The problem with interest parity theory is that it considers FX in a perfect world where interest rates are the only factor. The real world is considerably less perfect and more complex.

FWIW, I do expect short end rates to go down faster than the Fed is saying which would be a negative for the dollar. But monetary policy is only one factor in FX.

I suspect dollar/collateral shortages will result in a higher dollar even as the Fed cuts.

And as the last 3 months shows, you can earn higher interest on a 3 month T-bill and make an FX gain at the same time even as rates rise.

What`s the IB ticker for the US 3 month T-bill please?

Where do you see that 0 coupon bond gains are taxed as income? In my brokerage report it will never show as interest just change in portfolio value.

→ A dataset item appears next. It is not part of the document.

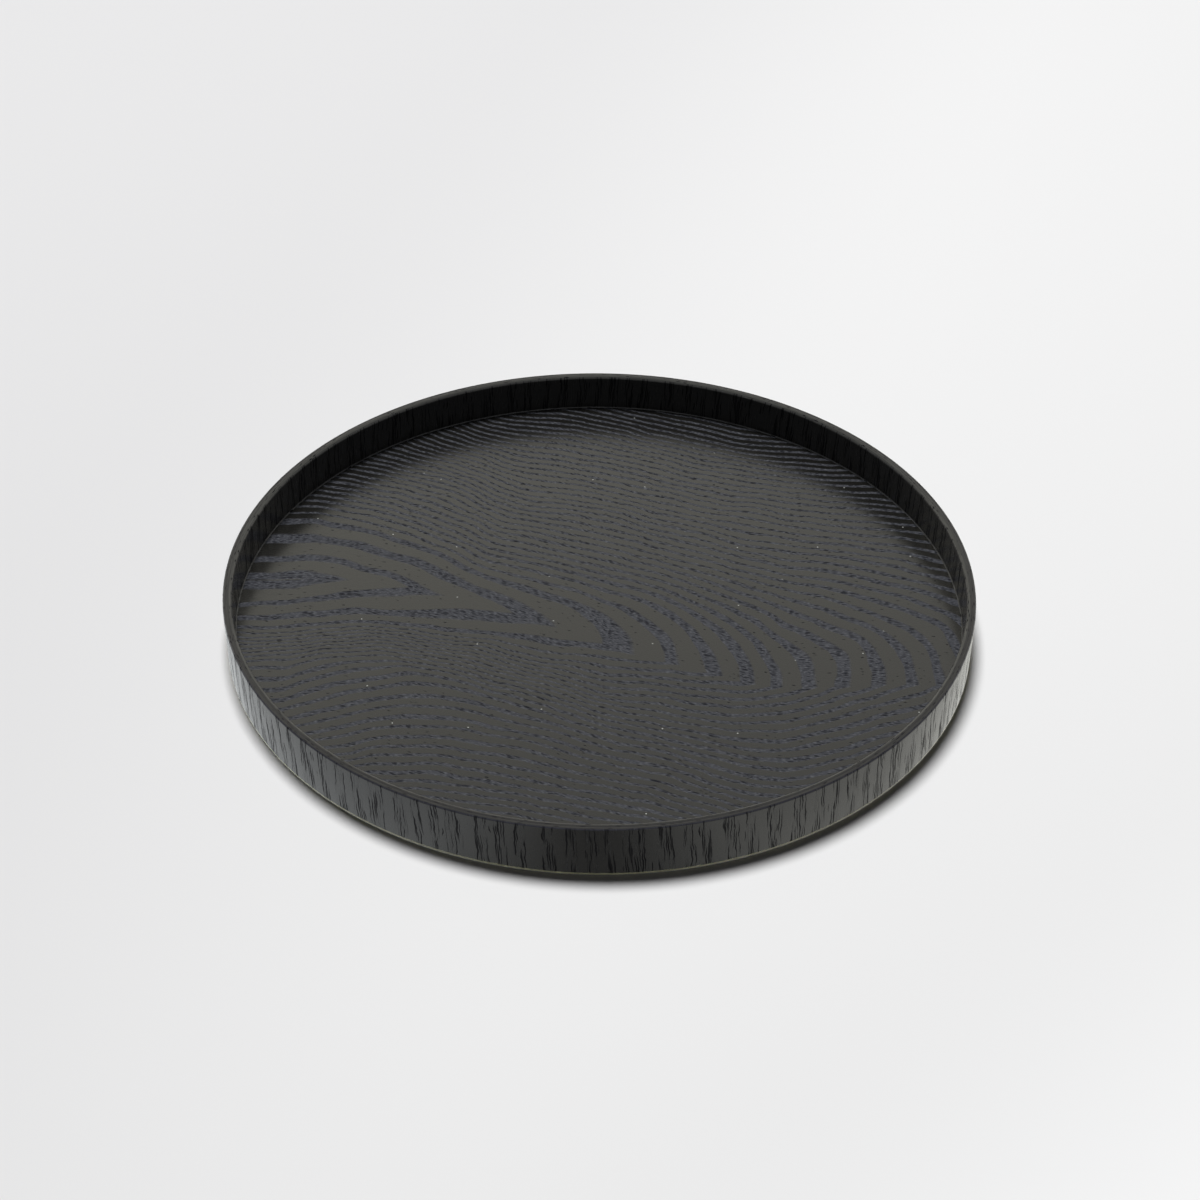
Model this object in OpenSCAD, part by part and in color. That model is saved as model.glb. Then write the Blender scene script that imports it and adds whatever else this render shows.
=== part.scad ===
// Round serving tray: a plywood base panel glued into the rebated foot of a laminated bentwood hoop.
// The hoop is five strips bent round one another. The base is three plies between two veneers.
// The origin is the centre of the hoop's foot, on the table, with +Z up.

/* [Tray] */
// Outside diameter of the hoop
tray_d = 380; // [280:5:480]
// Height of the hoop, from the table to the lip
tray_h = 28; // [20:0.5:50]

/* [Hoop] */
// Thickness of the veneer on each face of the hoop
rim_veneer_t = 0.6; // [0.4:0.05:1]
// Thickness of each of the hoop's three plies
rim_ply_t = 1.15; // [0.8:0.05:2]
// Radius of the lip's outer arris
lip_outer_r = 0.9; // [0.2:0.1:1.5]
// Radius of the lip's inner arris, which is the broader of the two
lip_inner_r = 1.8; // [0.2:0.1:2]
// Radius of the arris round the outside of the foot
foot_r = 0.8; // [0.2:0.1:1.5]

/* [Base panel] */
// Height of the panel's underside above the table
base_recess = 1.9; // [0.5:0.1:4]
// Thickness of the veneer on each face of the panel
base_veneer_t = 0.6; // [0.4:0.05:1]
// Thickness of each of the panel's three plies
base_ply_t = 1.4; // [0.8:0.05:2.5]

/* [End joints of the strips] */
// Width of the glue line where a strip's two ends meet
joint_gap = 0.1; // [0.05:0.05:0.3]
// Length of a ply's scarf joint, as a multiple of the ply's thickness
scarf_ratio = 8; // [4:1:12]
// Bearing of the outer veneer's butt joint, in degrees from +X towards +Y
outer_veneer_joint = 118; // [0:1:359]
// Bearing of the outer ply's scarf joint
outer_ply_joint = 205; // [0:1:359]
// Bearing of the core ply's scarf joint
core_ply_joint = 325; // [0:1:359]
// Bearing of the inner ply's scarf joint
inner_ply_joint = 85; // [0:1:359]
// Bearing of the inner veneer's butt joint
inner_veneer_joint = 63; // [0:1:359]

/* [Hidden] */

$fn = 240;
cut_over = 1; // how far a cut runs past the face that it leaves

// Radii of the faces of the hoop's strips, from the outside in.
outer_face_r = tray_d / 2;
outer_ply_r = outer_face_r - rim_veneer_t;
core_ply_r = outer_ply_r - rim_ply_t;
inner_ply_r = core_ply_r - rim_ply_t;
inner_veneer_r = inner_ply_r - rim_ply_t;
inner_face_r = inner_veneer_r - rim_veneer_t;

// The rebate takes off the two inner strips below the floor, so the panel reaches the core ply.
panel_r = inner_ply_r;

// Heights of the faces of the panel's layers, from the underside up.
lower_ply_z = base_recess + base_veneer_t;
core_ply_z = lower_ply_z + base_ply_t;
upper_ply_z = core_ply_z + base_ply_t;
face_veneer_z = upper_ply_z + base_ply_t;
floor_z = face_veneer_z + base_veneer_t;

stained_face = [0.13, 0.13, 0.13];
stained_edge = [0.20, 0.19, 0.18];
stained_back = [0.16, 0.15, 0.15];

// What a rounded arris takes off a corner: all that lies past a quarter circle centred on the origin.
module arris_waste(r) {
    difference() {
        square(r + cut_over);
        circle(r);
    }
}

// The hoop's whole cross-section with its three arrises, in X from the axis and Y up.
module hoop_section() {
    difference() {
        translate([inner_face_r, 0]) square([outer_face_r - inner_face_r, tray_h]);
        translate([outer_face_r - lip_outer_r, tray_h - lip_outer_r]) arris_waste(lip_outer_r);
        translate([inner_face_r + lip_inner_r, tray_h - lip_inner_r])
            rotate(90) arris_waste(lip_inner_r);
        translate([outer_face_r - foot_r, foot_r]) rotate(-90) arris_waste(foot_r);
    }
}

// One closed band of the hoop, from radius r_in to r_out and from height z_low up to the lip.
module band(r_in, r_out, z_low) {
    rotate_extrude() intersection() {
        hoop_section();
        translate([r_in, z_low]) square([r_out - r_in, tray_h - z_low]);
    }
}

// The slot between a strip's two ends. lean is its angle to the radius: 0 is a butt joint.
module end_slot(r_in, r_out, bearing, lean) {
    slot_length = (r_out - r_in + cut_over) / cos(lean);
    rotate(bearing) translate([(r_in + r_out) / 2, 0, tray_h / 2]) rotate(lean)
        cube([slot_length, joint_gap, tray_h + 2 * cut_over], center = true);
}

// A veneer strip, whose ends meet square.
module veneer_strip(r_in, r_out, z_low, bearing) {
    difference() {
        band(r_in, r_out, z_low);
        end_slot(r_in, r_out, bearing, 0);
    }
}

// A ply strip, whose ends are tapered and overlap in a scarf joint.
module ply_strip(r_in, r_out, z_low, bearing) {
    difference() {
        band(r_in, r_out, z_low);
        end_slot(r_in, r_out, bearing, atan(scarf_ratio));
    }
}

// A round layer of the base panel.
module panel_layer(z, t) {
    translate([0, 0, z]) cylinder(h = t, r = panel_r);
}

module rim_outer_veneer() {
    color(stained_face) veneer_strip(outer_ply_r, outer_face_r, 0, outer_veneer_joint);
}

module rim_outer_ply() {
    color(stained_edge) ply_strip(core_ply_r, outer_ply_r, 0, outer_ply_joint);
}

module rim_core_ply() {
    color(stained_edge) ply_strip(inner_ply_r, core_ply_r, 0, core_ply_joint);
}

// The two inner strips stand on the panel, because the rebate has taken off their feet.
module rim_inner_ply() {
    color(stained_edge) ply_strip(inner_veneer_r, inner_ply_r, floor_z, inner_ply_joint);
}

module rim_inner_veneer() {
    color(stained_face) veneer_strip(inner_face_r, inner_veneer_r, floor_z, inner_veneer_joint);
}

module base_face_veneer() {
    color(stained_face) panel_layer(face_veneer_z, base_veneer_t);
}

module base_upper_ply() {
    color(stained_edge) panel_layer(upper_ply_z, base_ply_t);
}

module base_core_ply() {
    color(stained_edge) panel_layer(core_ply_z, base_ply_t);
}

module base_lower_ply() {
    color(stained_edge) panel_layer(lower_ply_z, base_ply_t);
}

module base_back_veneer() {
    color(stained_back) panel_layer(base_recess, base_veneer_t);
}

rim_outer_veneer();
rim_outer_ply();
rim_core_ply();
rim_inner_ply();
rim_inner_veneer();
base_face_veneer();
base_upper_ply();
base_core_ply();
base_lower_ply();
base_back_veneer();
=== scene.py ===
"""A round serving tray: a laminated bentwood hoop round a plywood base panel, in black-stained ash."""
import math

import bmesh
import bpy
from mathutils import Matrix, Vector


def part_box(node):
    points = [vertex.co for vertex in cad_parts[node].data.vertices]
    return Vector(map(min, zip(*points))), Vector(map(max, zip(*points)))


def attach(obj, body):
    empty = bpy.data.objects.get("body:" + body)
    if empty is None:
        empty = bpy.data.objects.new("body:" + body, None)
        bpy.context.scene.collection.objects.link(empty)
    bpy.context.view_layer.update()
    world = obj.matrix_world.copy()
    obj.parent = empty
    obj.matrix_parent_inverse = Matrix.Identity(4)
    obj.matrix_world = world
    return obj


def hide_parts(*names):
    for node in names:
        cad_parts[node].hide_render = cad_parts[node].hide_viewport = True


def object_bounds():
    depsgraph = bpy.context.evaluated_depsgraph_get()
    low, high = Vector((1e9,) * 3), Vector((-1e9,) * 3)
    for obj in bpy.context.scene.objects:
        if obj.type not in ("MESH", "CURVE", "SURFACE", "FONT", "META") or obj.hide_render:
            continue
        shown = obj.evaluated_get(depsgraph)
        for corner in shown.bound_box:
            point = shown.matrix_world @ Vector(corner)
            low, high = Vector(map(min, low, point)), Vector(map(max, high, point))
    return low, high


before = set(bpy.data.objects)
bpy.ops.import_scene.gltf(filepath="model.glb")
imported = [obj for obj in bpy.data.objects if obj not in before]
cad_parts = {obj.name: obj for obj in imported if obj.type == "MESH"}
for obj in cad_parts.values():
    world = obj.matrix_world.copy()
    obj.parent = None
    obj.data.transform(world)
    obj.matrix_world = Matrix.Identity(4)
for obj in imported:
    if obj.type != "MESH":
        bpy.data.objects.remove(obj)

cad_low, cad_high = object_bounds()

# The base panel's three inner plies. They are rotary-cut birch, glued crosswise under the face and
# back sheets. Only their edge could be seen, and it's stained black and shut in by the hoop.
mm = 0.001


class Flow:
    """A value that varies over a surface. Arithmetic on it adds the Math nodes for that arithmetic."""

    def __init__(self, finish, socket):
        self.finish = finish
        self.socket = socket

    def __add__(self, other):
        return self.finish.math("ADD", self, other)

    def __radd__(self, other):
        return self.finish.math("ADD", other, self)

    def __sub__(self, other):
        return self.finish.math("SUBTRACT", self, other)

    def __rsub__(self, other):
        return self.finish.math("SUBTRACT", other, self)

    def __mul__(self, other):
        return self.finish.math("MULTIPLY", self, other)

    def __rmul__(self, other):
        return self.finish.math("MULTIPLY", other, self)

    def __truediv__(self, other):
        return self.finish.math("DIVIDE", self, other)

    def __rtruediv__(self, other):
        return self.finish.math("DIVIDE", other, self)

    def __pow__(self, other):
        return self.finish.math("POWER", self, other)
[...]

US ones always have 0.125% minimum I believe.

You can’t generally rely on the income from the brokerage report matching the income you need to declare for tax purposes. Besides the bond issue, accumulated dividends normally don’t show up as income in brokerage reports. And distributions of Swiss-domiciled stocks and funds are not always fully taxable (e.g., capital gain distributions and REIT). You should use the data from ICTax (which is integrated into tax software) as reference instead.

2 Likes

Well, these mature every 3 months so they will always be changing. You can also use ETFs such as BIL, XBIL, etc.

Yes sure, thanks. Do you know what the ticker is that matures in say Jan 2024 is? I can then find others from that.

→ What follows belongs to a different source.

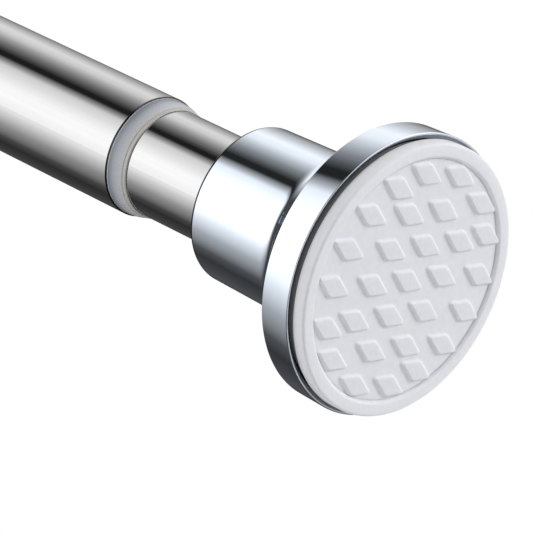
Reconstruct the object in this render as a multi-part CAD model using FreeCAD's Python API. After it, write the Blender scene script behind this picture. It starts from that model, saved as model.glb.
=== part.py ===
import FreeCAD
import Part

import math
import os

# Spring tension rod: two telescoping steel tubes between two swivelling end fittings.
# X runs along the rod from the fixed wall face to the moving one, Z is up.
# The origin is the centre of the fixed pad's wall face. Millimetres throughout.

# Travel
SPRING_TRAVEL = 18.0          # how far the rod can be squeezed against its spring
TWIST_OUT = 120.0             # how far the screw can lengthen the rod
TWIST_IN = 4.0                # how far it can still be screwed in

# Clearances
RUN_FIT = 0.06                # radial, between parts that turn or slide in each other
END_FLOAT = 0.20              # axial, between parts that turn on each other
MOULD_FIT = 0.04              # radial, between parts pressed or glued together
LOOSE_FIT = 0.3               # radial, between parts that pass each other freely
STOP_CLEAR = 0.5              # axial, left at the stop collar when the rod is screwed right out
INWARD_CLEAR = 2.0            # axial, left at the far collar when the rod is squeezed right in
SEAT_TO_NUT = 11.8            # axial, left between the screw's seat and its nut, screwed right in
FREE_TUBE_LEN = 67.1          # inner tube left empty between the screw's tip and the plug

# Tubes
OUTER_TUBE_R = 12.7
OUTER_TUBE_WALL = 0.8
INNER_TUBE_WALL = 0.7
MOUTH_ROUND = 0.35            # rolled edge at the outer tube's open end

# End fitting, along the rod
FITTING_DEPTH = 44.0          # collar's mouth to wall face
TUBE_SETBACK = 18.0           # tube end to wall face
CONE_LEN = 10.0
RIM_LEN = 6.9
RIM_GAP = 0.7                 # dark gap between the rim and the pad's flange
MOUTH_STEP_DEPTH = 0.7
MOUTH_RECESS_DEPTH = 3.0
WEB_THICK = 3.0

# End fitting, across the rod
COLLAR_WALL = 3.75
COLLAR_DRAFT = 0.56
MOUTH_LIP_ROUND = 1.0
MOUTH_LIP_FLAT = 0.19
MOUTH_RECESS_WIDTH = 0.9
FLARE_ROUND = 6.5
RIM_R = 28.45
RIM_DRAFT = 0.25
RIM_EDGE_ROUND = 0.25
RIM_LIP = 0.45                # front edge left outside the chamfer
PAD_SEAT_WIDTH = 2.4
SHELL_WALL = 2.0
HUB_WALL = 2.2
FITTING_RIBS = 8
RIB_THICK = 1.6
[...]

Use the IBKR bond search tool to find the bonds you want.

You might also be interested in the iShares iBonds. These are synthetic bonds structured as ETFs.

Does the difference in interest rates empirically account for/incorporate a presumed taxation?

After all, when interest is distributed, somebody usually (most private bondholders, with certain exceptions, e.g. some pension funds) has to pay tax on it. That would make sense to be recognised as an observable discount on the interest rate spread?

Given the current geopolitical situation I guess CHF will getting stronger as safe harbor. Without FED or SNB intervention I see CHF getting stronger.

Both USD and CHF are traditional safeharbor currencies. The US has a significant problems that ought to weigh on the currency - but we also know from the experience in Japan that such a situation can be ignored by the markets for a surprisingly long time.

Corporations pay taxes on the net profit, i.e., they can deduct foreign currency depreciation from nominal interest, so I wouldn’t expect any correction based on nominal interest taxes.

The FED said higher for longer. It’s not looking good.

From further research (chatting to people in the industry & running a few test bonds through ICTax) it seems like you just pay capital gains on difference between issue price and value at redemption.

e.g. a 3 yr US bond issued in 2021 with 0.125 coupon might have ended auction at 99.75. Since it pays out 100 at expiry in 2024, the tax office assumes 0.25 additional as “taxable return” when the bond expires.

So even if it is trading significantly below par today (e.g. you can buy at 95 thanks to interest rate rises) you only pay the cap gains on 0.25 rather than 5. And of course, on the 0.125 coupons.

2 Likes

I think it’s safe to say your strategy has backfired greatly.

Prime example why market timing does not work.

CHF to USD appreciated more in the last weeks, than your t-bills minus tax make in a WHOLE year + the S&P recovered a lot the last weeks.

So not only did you make a net loss on t-bills converted to CHF, you also lost out on 7% gains of the s&p 500 in the last month, because you kept money out of the market.

time in the market beats timing the market and having bonds not in you local currency makes no sense.

1 Like

I think you’re getting confused between market timing, asset allocation and risk. What I am doing has nothing to do with market timing.

I’m not looking to invest over a few week time horizon. I’m looking to invest over the long term. If you were to invest for only a few weeks, it would be unwise to invest in equities due to the volatility.

All my money is invested in different assets. Some will perform better than others at different times. I take a portfolio approach so that the total portfolio gives a suitable return at a suitable risk. What you’re saying is as foolish as saying that investing in the stock market has ‘failed’ in the last years as one should have
put all money into crypto to get a much better return.